# Short problem:
Tally every line of the listing where the string "FreeCAD" is found, and state the total alone.

# Available data:
----------

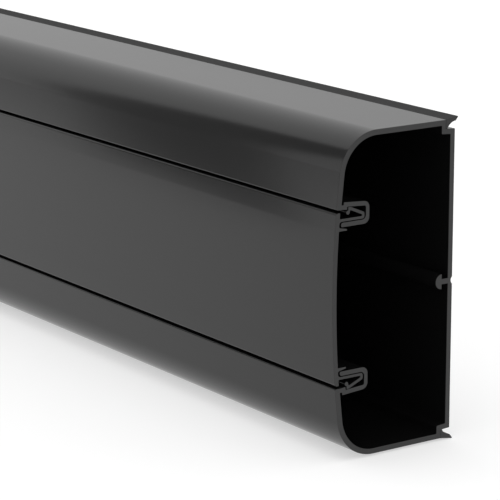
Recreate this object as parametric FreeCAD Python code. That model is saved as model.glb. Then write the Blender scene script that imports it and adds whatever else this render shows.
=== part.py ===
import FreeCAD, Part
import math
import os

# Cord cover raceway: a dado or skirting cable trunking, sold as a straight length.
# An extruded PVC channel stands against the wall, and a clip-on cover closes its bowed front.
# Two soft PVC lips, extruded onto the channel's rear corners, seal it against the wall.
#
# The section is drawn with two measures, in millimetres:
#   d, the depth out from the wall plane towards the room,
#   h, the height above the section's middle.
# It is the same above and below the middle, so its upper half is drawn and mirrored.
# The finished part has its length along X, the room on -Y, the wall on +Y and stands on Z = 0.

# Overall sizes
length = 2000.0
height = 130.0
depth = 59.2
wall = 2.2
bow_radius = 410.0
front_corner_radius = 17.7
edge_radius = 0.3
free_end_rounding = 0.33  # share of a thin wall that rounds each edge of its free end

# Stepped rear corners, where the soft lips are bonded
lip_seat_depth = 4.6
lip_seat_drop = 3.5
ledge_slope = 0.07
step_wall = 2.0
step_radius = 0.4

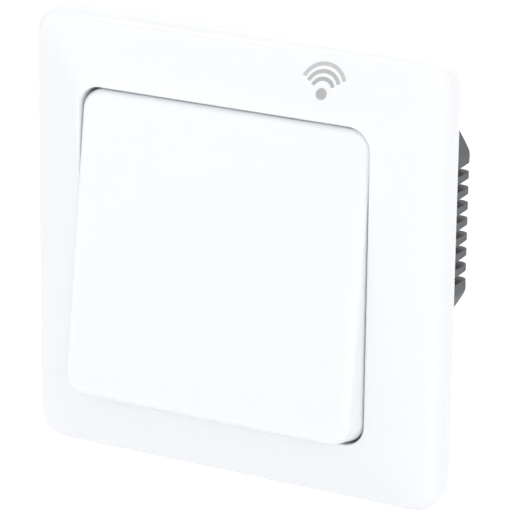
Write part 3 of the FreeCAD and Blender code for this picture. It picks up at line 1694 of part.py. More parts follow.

----------

# Result of the task:
3